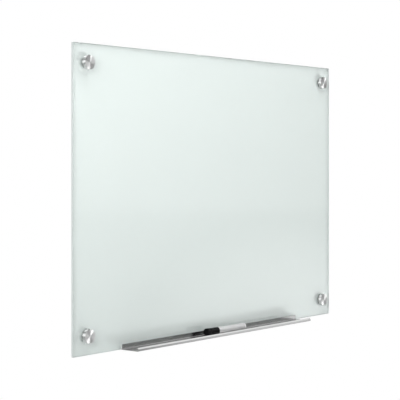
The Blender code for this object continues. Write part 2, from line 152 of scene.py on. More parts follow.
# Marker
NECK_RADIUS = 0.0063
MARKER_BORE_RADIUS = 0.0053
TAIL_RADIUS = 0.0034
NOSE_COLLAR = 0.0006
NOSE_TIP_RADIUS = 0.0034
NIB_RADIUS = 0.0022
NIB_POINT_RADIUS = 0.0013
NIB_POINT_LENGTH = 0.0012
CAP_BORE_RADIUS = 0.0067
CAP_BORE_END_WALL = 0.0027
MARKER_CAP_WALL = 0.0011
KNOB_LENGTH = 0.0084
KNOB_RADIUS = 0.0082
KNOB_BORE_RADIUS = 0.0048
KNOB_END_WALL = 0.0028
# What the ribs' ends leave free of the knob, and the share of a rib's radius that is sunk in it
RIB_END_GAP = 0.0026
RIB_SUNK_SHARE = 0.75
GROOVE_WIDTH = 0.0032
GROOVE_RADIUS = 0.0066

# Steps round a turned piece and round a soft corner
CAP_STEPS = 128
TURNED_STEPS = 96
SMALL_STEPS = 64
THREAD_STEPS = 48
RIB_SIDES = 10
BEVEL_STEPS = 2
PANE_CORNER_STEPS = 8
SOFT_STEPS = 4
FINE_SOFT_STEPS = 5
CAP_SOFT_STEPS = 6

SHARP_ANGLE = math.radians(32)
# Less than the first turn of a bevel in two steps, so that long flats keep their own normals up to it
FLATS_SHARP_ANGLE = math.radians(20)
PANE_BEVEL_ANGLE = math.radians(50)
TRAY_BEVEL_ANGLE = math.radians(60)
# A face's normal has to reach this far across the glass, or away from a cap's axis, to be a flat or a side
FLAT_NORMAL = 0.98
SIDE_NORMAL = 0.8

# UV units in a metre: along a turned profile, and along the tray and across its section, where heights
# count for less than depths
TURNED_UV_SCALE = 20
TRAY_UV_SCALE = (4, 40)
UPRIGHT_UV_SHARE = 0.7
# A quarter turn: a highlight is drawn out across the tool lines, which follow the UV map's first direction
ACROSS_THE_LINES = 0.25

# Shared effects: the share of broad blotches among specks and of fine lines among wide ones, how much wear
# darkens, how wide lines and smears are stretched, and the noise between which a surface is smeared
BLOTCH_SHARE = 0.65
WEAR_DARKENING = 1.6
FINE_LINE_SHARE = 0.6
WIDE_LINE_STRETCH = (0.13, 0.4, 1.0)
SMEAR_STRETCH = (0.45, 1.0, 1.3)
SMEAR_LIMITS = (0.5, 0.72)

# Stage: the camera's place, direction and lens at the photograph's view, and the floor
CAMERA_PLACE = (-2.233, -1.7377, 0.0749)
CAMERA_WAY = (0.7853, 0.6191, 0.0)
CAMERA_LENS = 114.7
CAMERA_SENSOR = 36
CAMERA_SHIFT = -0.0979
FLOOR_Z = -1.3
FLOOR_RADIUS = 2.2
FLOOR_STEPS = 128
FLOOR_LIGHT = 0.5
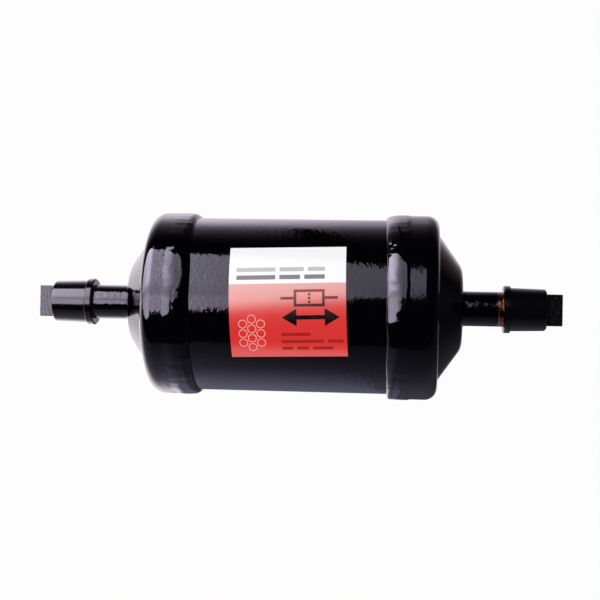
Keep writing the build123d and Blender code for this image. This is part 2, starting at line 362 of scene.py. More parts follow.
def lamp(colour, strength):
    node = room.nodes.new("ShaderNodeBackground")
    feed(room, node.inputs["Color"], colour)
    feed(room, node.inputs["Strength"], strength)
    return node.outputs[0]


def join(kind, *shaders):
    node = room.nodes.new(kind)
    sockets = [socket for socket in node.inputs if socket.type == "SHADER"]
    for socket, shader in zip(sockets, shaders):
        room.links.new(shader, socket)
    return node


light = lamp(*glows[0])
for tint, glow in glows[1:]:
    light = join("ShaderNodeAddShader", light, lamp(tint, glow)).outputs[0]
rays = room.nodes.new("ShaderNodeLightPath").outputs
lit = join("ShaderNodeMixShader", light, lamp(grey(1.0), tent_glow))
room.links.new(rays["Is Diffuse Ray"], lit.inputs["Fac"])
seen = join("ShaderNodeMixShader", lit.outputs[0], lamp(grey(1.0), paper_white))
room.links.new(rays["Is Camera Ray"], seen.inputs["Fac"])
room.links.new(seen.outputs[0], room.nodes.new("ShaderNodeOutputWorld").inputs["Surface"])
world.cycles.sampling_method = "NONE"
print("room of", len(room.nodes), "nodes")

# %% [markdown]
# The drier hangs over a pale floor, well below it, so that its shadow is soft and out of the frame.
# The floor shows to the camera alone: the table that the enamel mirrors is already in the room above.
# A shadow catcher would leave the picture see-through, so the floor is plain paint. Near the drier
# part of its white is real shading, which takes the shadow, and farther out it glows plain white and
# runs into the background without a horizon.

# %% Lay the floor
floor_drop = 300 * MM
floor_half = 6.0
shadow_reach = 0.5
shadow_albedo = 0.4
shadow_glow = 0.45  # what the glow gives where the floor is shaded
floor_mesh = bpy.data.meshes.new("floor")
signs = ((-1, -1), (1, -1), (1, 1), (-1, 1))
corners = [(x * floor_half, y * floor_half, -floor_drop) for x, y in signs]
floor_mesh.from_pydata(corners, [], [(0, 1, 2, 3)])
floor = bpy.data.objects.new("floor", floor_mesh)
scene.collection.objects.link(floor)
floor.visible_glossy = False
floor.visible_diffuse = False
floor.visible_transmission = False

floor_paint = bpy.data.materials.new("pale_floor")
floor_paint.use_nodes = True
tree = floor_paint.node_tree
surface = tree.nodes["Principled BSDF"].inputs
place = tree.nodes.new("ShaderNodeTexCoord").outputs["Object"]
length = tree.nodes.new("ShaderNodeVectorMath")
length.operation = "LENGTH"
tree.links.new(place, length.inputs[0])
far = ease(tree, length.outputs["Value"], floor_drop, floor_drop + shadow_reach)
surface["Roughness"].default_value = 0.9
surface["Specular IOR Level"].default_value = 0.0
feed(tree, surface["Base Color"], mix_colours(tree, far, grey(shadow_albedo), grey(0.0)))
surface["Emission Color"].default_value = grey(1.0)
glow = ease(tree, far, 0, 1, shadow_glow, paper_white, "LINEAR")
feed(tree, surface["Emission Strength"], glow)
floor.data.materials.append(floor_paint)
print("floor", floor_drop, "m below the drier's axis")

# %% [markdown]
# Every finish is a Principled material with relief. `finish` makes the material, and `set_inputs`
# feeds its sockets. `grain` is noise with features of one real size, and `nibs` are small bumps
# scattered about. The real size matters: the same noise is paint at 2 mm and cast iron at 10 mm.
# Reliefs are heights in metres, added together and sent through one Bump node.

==

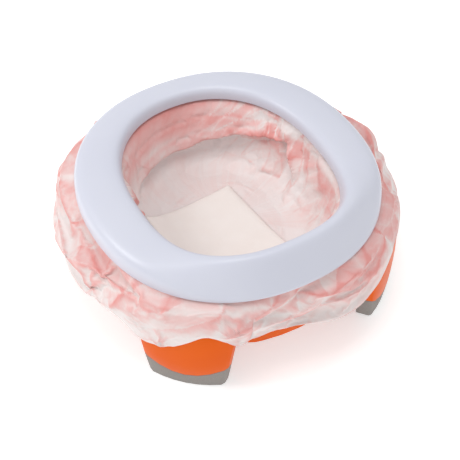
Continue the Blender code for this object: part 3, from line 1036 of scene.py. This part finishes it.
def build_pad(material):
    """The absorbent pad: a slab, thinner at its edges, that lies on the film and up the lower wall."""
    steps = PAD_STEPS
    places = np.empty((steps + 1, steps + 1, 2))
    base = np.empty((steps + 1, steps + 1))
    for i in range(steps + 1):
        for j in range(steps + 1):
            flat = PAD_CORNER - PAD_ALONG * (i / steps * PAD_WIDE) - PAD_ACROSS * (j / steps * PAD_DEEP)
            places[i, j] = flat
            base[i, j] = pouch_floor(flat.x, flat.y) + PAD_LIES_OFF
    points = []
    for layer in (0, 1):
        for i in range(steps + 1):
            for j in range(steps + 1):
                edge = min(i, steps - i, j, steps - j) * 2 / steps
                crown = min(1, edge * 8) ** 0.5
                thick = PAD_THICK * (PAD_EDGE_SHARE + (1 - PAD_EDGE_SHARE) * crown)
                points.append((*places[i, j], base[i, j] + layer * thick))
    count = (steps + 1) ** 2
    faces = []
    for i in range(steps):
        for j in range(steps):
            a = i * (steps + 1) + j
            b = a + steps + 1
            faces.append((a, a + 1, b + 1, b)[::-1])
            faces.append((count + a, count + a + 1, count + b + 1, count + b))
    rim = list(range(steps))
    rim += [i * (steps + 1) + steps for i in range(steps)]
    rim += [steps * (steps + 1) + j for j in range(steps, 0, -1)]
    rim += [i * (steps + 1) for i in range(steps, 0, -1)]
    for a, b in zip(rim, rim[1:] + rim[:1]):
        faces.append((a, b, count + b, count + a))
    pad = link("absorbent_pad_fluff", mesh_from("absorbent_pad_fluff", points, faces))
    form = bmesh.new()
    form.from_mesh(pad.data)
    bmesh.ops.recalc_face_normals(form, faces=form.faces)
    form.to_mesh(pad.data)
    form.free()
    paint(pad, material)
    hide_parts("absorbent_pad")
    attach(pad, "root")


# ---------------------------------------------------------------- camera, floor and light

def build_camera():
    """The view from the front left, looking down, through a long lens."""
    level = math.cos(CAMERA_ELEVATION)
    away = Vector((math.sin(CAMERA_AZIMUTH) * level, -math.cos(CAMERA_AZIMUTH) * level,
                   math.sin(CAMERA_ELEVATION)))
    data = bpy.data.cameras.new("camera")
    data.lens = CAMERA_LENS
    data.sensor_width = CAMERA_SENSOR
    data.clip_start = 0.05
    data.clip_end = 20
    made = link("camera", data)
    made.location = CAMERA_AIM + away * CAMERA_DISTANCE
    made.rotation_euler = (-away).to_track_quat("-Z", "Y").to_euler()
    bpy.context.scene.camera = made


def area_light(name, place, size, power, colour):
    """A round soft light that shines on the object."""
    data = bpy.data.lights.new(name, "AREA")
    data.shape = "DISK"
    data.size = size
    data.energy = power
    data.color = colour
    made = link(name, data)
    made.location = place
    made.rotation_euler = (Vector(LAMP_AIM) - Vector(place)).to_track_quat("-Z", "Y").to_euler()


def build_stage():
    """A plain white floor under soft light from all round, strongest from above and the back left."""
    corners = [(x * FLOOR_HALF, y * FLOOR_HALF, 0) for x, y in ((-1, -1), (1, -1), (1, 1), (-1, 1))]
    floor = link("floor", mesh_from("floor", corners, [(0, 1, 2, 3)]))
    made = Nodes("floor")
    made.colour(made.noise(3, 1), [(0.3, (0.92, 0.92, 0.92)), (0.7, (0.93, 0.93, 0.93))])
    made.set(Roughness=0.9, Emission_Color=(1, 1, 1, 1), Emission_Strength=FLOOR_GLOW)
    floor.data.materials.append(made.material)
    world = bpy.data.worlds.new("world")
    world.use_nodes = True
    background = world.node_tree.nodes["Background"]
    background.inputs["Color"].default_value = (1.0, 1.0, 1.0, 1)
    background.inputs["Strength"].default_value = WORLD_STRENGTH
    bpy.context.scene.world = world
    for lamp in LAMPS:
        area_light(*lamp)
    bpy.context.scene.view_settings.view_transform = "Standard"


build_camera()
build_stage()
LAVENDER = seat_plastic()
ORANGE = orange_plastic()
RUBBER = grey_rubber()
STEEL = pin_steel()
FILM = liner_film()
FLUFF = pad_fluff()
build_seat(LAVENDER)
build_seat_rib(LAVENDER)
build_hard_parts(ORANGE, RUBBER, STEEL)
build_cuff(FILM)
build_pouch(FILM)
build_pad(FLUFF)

- _Task requirements_
Give back exactly the lines from the line that has "The Blender code for this object continues." to the line that has "SIDE_NORMAL = 0.8", both included, and leave out all others.

- _Exercise answer_
The Blender code for this object continues. Write part 2, from line 152 of scene.py on. More parts follow.
# Marker
NECK_RADIUS = 0.0063
MARKER_BORE_RADIUS = 0.0053
TAIL_RADIUS = 0.0034
NOSE_COLLAR = 0.0006
NOSE_TIP_RADIUS = 0.0034
NIB_RADIUS = 0.0022
NIB_POINT_RADIUS = 0.0013
NIB_POINT_LENGTH = 0.0012
CAP_BORE_RADIUS = 0.0067
CAP_BORE_END_WALL = 0.0027
MARKER_CAP_WALL = 0.0011
KNOB_LENGTH = 0.0084
KNOB_RADIUS = 0.0082
KNOB_BORE_RADIUS = 0.0048
KNOB_END_WALL = 0.0028
# What the ribs' ends leave free of the knob, and the share of a rib's radius that is sunk in it
RIB_END_GAP = 0.0026
RIB_SUNK_SHARE = 0.75
GROOVE_WIDTH = 0.0032
GROOVE_RADIUS = 0.0066

# Steps round a turned piece and round a soft corner
CAP_STEPS = 128
TURNED_STEPS = 96
SMALL_STEPS = 64
THREAD_STEPS = 48
RIB_SIDES = 10
BEVEL_STEPS = 2
PANE_CORNER_STEPS = 8
SOFT_STEPS = 4
FINE_SOFT_STEPS = 5
CAP_SOFT_STEPS = 6

SHARP_ANGLE = math.radians(32)
# Less than the first turn of a bevel in two steps, so that long flats keep their own normals up to it
FLATS_SHARP_ANGLE = math.radians(20)
PANE_BEVEL_ANGLE = math.radians(50)
TRAY_BEVEL_ANGLE = math.radians(60)
# A face's normal has to reach this far across the glass, or away from a cap's axis, to be a flat or a side
FLAT_NORMAL = 0.98
SIDE_NORMAL = 0.8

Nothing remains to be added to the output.